A t the heart of the Semantic Web is the philosophy that the world’s information can be rationalized.  Such a noble proposition extends from our innate desire to make sense of the world around us, and isn't unique to just the narrow section of the Artificial Intelligence community which co-founded the Semantic Web.  With this worldview comes the assertion of a universal truth, an all-conquering, logical explanation for any particular domain of discourse; a formalized ontology of the world around us. [1]  

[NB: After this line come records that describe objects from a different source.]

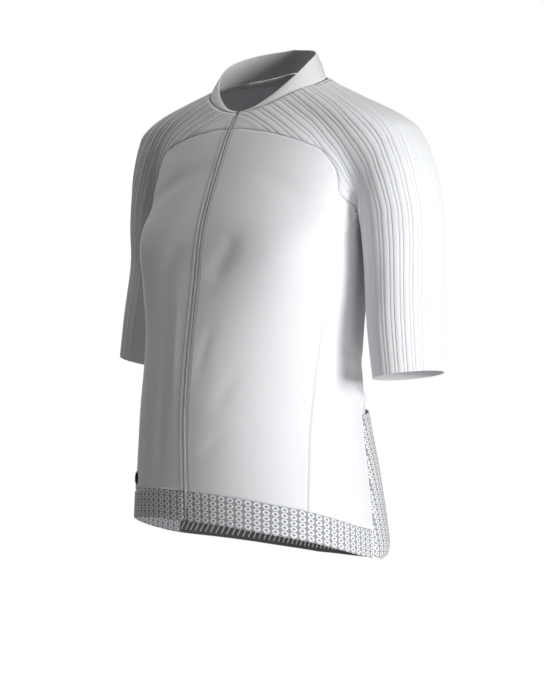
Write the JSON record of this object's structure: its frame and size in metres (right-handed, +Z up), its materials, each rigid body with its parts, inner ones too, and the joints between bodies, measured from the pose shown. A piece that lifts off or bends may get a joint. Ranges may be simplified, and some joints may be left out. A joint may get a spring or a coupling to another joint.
{
  "type": "cycling jersey",
  "caption": "Race-fit cycling jersey with ribbed short raglan sleeves, a full front zip, a stand collar and back pockets, standing open as if worn.",
  "frame": {"origin": "middle of the neck seam, level with the shoulders' neck points", "axes": "+Z up, the chest faces -Y, the wearer's left is +X"},
  "size_m": [0.539, 0.3207, 0.7333],
  "materials": {
    "smooth_cloth": "matt white knit with fine upright ribs",
    "rib_cloth": "matt white knit with broad raised ribs",
    "collar_cloth": "doubled smooth white knit",
    "mesh_cloth": "white knit embossed with small rings",
    "tape_cloth": "woven tape",
    "gripper_cloth": "dark elastic tape with pale silicone strokes",
    "zip_plastic": "moulded teeth",
    "badge_plastic": "smooth dark dome"
  },
  "bodies": {
    "root": {"front_left": "smooth_cloth", "front_right": "smooth_cloth", "side_left": "smooth_cloth", "side_right": "smooth_cloth", "back": "smooth_cloth", "sleeve_left": "rib_cloth", "sleeve_right": "rib_cloth", "collar": "collar_cloth", "neck_tape": "tape_cloth", "zip_chain": "zip_plastic", "zip_tape_left": "tape_cloth", "zip_tape_right": "tape_cloth", "hem_band_left": "mesh_cloth", "hem_band_right": "mesh_cloth", "back_gripper": "gripper_cloth", "pocket_panel": "mesh_cloth", "badge": "badge_plastic"}
  },
  "joints": []
}
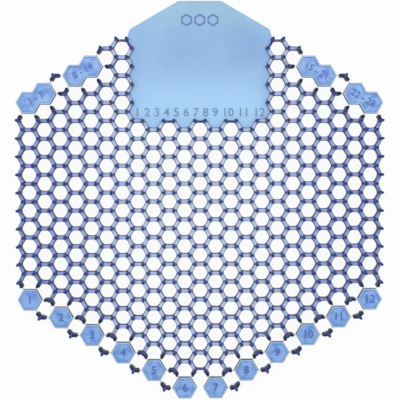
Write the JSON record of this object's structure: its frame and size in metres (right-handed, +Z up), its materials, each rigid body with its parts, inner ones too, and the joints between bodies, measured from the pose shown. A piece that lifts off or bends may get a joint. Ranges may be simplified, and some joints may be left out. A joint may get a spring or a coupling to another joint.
{
  "type": "urinal deodorizer screen",
  "caption": "Flexible honeycomb urinal screen with splash posts on both faces, a flat grip plate and pull-off tabs round its edge.",
  "frame": {"origin": "under the middle of the mat's overall box, at the level of its lowest feet", "axes": "+Z up out of the upper face, +Y towards the grip plate, +X to the right seen from above"},
  "size_m": [0.1738, 0.1888, 0.0124],
  "materials": {
    "scented_moulding": "soft translucent blue moulding with a satin sheen"
  },
  "bodies": {
    "root": {"screen": "scented_moulding"}
  },
  "joints": []
}
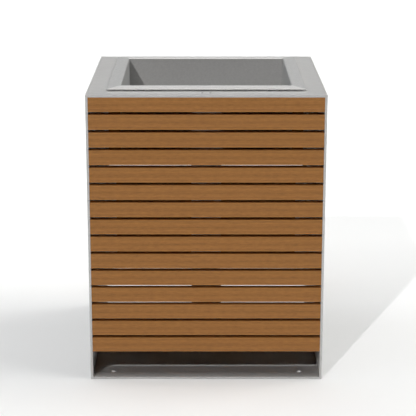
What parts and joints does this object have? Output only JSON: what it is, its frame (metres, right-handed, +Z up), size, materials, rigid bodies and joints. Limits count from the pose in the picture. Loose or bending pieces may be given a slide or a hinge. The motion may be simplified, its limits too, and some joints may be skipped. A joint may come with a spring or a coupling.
{
  "type": "litter bin",
  "caption": "Square litter bin with a steel portal frame, horizontal timber slats, a lockable slatted rear door and a lift-out litter container in the open top.",
  "frame": {"origin": "on the ground, at the centre of the footprint", "axes": "+Z up, -Y towards the fixed front slats, +Y towards the service door, +X to the right as seen from the front"},
  "size_m": [0.6, 0.6, 0.7595],
  "materials": {
    "portal_steel": "fine-grained light grey, matt",
    "inner_steel": "galvanised grey, matt",
    "container_steel": "satin sheet steel",
    "timber": "oiled hardwood, straight horizontal grain",
    "fasteners": "zinc plated",
    "pin_steel": "turned stainless steel",
    "nylon": "natural nylon",
    "lock_chrome": "plated zinc casting",
    "lock_cam_steel": "zinc plated",
    "rubber": "black, matt"
  },
  "bodies": {
    "frame": {"side_plate_left": "portal_steel", "side_plate_right": "portal_steel", "top_plate": "portal_steel", "base_strip_front": "portal_steel", "base_strip_rear": "portal_steel", "front_slat_01": "timber", "front_slat_02": "timber", "front_slat_03": "timber", "front_slat_04": "timber", "front_slat_05": "timber", "front_slat_06": "timber", "front_slat_07": "timber", "front_slat_08": "timber", "front_slat_09": "timber", "front_slat_10": "timber", "front_slat_11": "timber", "front_slat_12": "timber", "front_slat_13": "timber", "front_slat_14": "timber", "front_slat_15": "timber", "front_angle_left": "inner_steel", "front_angle_right": "inner_steel", "front_strap": "inner_steel", "front_slat_screws": "fasteners", "strap_rivets": "fasteners", "hinge_bracket_top": "inner_steel", "hinge_bracket_bottom": "inner_steel", "hinge_pins": "pin_steel", "hinge_washers": "nylon", "lock_strike": "inner_steel", "container_buffers": "rubber"},
    "service_door": {"door_slat_01": "timber", "door_slat_02": "timber", "door_slat_03": "timber", "door_slat_04": "timber", "door_slat_05": "timber", "door_slat_06": "timber", "door_slat_07": "timber", "door_slat_08": "timber", "door_slat_09": "timber", "door_slat_10": "timber", "door_slat_11": "timber", "door_slat_12": "timber", "door_slat_13": "timber", "door_slat_14": "timber", "door_slat_15": "timber", "door_stile_left": "inner_steel", "door_stile_right": "inner_steel", "door_strap": "inner_steel", "door_cleat_left": "inner_steel", "door_cleat_right": "inner_steel", "door_slat_screws": "fasteners", "lock_body": "lock_chrome"},
    "lock": {"lock_cam": "lock_cam_steel"},
    "container": {"container_front": "container_steel", "container_rear": "container_steel", "container_left": "container_steel", "container_right": "container_steel", "container_floor": "container_steel"}
  },
  "joints": [
    {"name": "door_hinge", "type": "hinge", "parent": "frame", "child": "service_door", "pos_m": [-0.282, 0.2925, 0.4], "axis": [0, 0, 1], "range_deg": [0, 105]},
    {"name": "lock_turn", "type": "hinge", "parent": "service_door", "child": "lock", "pos_m": [0.262, 0.28, 0.4109], "axis": [0, -1, 0], "range_deg": [0, 90]},
    {"name": "container_lift", "type": "slide", "parent": "frame", "child": "container", "axis": [0, 0, 1], "range_m": [0, 0.2]}
  ]
}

The vision of the Semantic Web is to create such digitized ontologies† of the world’s digitized information as a means to enable computers to work in an unprecedented automated and rational fashion.  With these ontologies, we will be able to dictate information (i.e. metadata) which is meaningful to computers.  Combining this data with computer-understandable semantics will provide the framework to stimulate a ‘revolution of new possibilities’ [2] and bring an unseen synergy across the chaotic landscape of the internet, where applications and services currently operate in explicitly defined boundaries of interoperability.  

The Semantic Web has undoubtedly matured somewhat since it was first uncovered.  Its core enabling technology, the Resource Description Framework (RDF), has been recommended by the World Wide Web Consortium (W3C) as the standardised method for web based knowledge representation since 1999.[3]  Since then, a family of unanimous technologies has sprouted from the W3C in effort to germinate the semantic revolution which many of the Semantic Web’s champions have been hoping for.  A stable set of specifications have been available since 2004,[4] the most recent of these to be recommended being SPARQL, a query language for the Semantic Web, standardized on January 15th, 2008.[5]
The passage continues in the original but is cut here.